なぜこれほどまでに悲惨な話を物語らなければならないのか。それは、シェルターの少女が語ったセリフに尽きる。いわく、「いないことにされるよりマシかな」
人は得てして、悲惨な現実から目を背ける。それは、関わってしまうと、手を差し伸べなければならなくなるから。助けなければならなくなるから。しかし、誰しもそんな力はない。誰もが英雄ではないのだ。だから、見なかったことにする。いなかったことにする。そんな事実はなかったことにする。そうすれば、英雄であれない自分自身に対するささやかな言い訳になるからだ。ネトウヨが激しく慰安婦像を憎悪するのもこの点に起因するのだろう。
だが、現実に存在するのだ。かつて、男どもの慰み者として、完全にモノ扱いされ、尊厳も何もかもを根こそぎ奪われた少女たちがいた。彼女たちの悲鳴が闇夜をつんざき、彼女たちの絶望で地は満たされた。そして今もなお、少女たちは絶望し、それでも声を上げ、訴えている。いつの時代でもそうであったように、今もなお悲惨さは地表を覆い尽くしてやまない。
その現実が存在すること。悲惨さは決して絵空事でもなんでもなく、現に存在していること。この現実に真正面から向き合うことがまず求められるのではないか。そのためにこそ物語がある。
しかし、作者の意図はそれだけではない。
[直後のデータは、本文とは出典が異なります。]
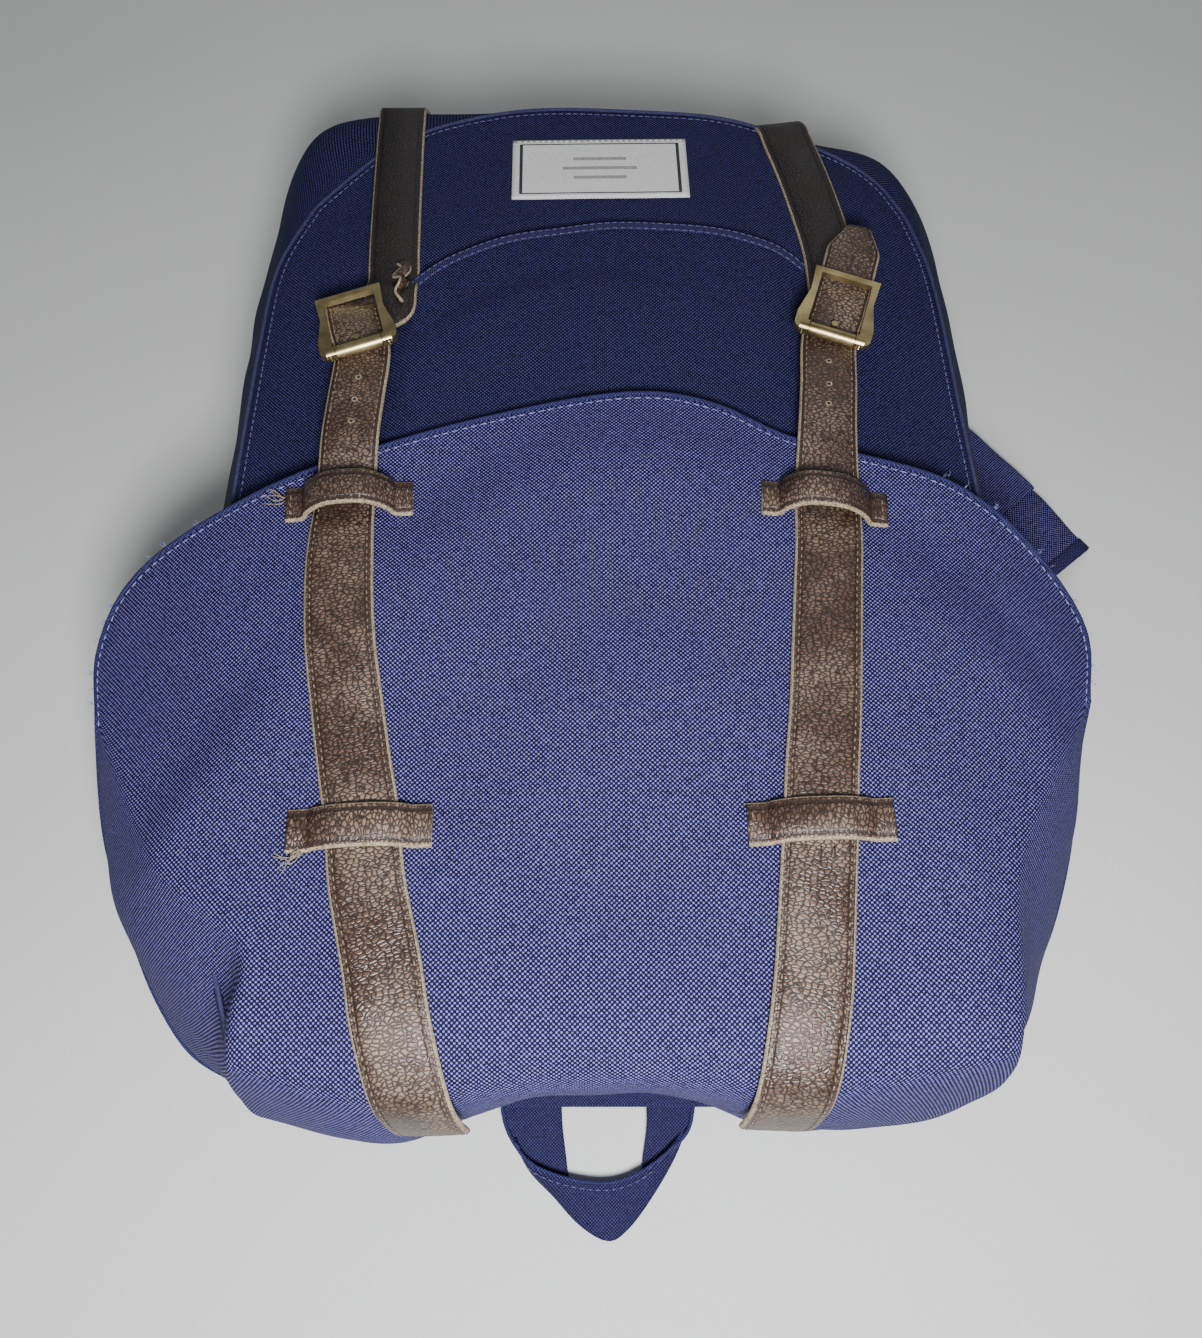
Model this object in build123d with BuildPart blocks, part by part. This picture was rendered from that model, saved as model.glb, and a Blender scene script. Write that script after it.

作者の真の意図は、どんな悲惨な現実であっても、人の優しさがあり、その優しさは受け継がれ、与えられるものであること、そうしてバトンタッチされうるものであることを描こうとしていることだ。そのことを強く感じた。 -
ウクライナがロシアから侵略されている。
街は破壊された無残なアパートや壊れた戦車が放置してあり、人々の苦しみ、うろたえ、希望のもてない姿がメディアで映し出されている。
昭和4年生まれの母は16歳の時に終戦を迎えている。激動の戦前戦後を生き延びてきている。
きっと、ウクライナ国民とあの頃の自分がリンクしているだろう。
そんなことを考えていると戦争から目をそむけてしまう。
しかし、この小説により心が激しく動かされた。
すべての国の人に幸せになってもらいたい。ウクライナの人もロシアの人も・・・
感動のあまり言葉に表せれない。心が激しく何かに打ちのめされた・・・ -
新人賞を獲るために選んだ題材は従軍慰安婦。沖縄を訪れ取材をすすめるが…。
自分の国のことなのに沖縄で何があったかを知らない。「民間人がたくさん犠牲になった」という言葉の裏の現実を知らない。戦争を始めた時点で策は失敗だ。人類はいつになったら折り合うための建設的な方法を見出だすのか… -
家族との関係や仕事が上手くいかない小説家志望の女性と、戦時中わけもわからないまま従軍慰安婦となっていた女性が交差して物語は進んでいく。
著者と主人公はもちろん別の人物なのはわかるんだけど「多くの時間を費やして、覚悟と責任を持って創り上げた作品」である事は一緒なんだろうな。
最後の参考文献の多さを見てもわかる。
性を詐取される時の淡々とした描写が余計に辛さを感じさせる。美しい海の色の風景もさらに切なさが募る。私自身、勉強不足でもあり、きっと誤解もしてる部分もあったり、今も様々な事に繋がっているこの問題はつい目を背けがちだが、読む事ができて良かったと思う。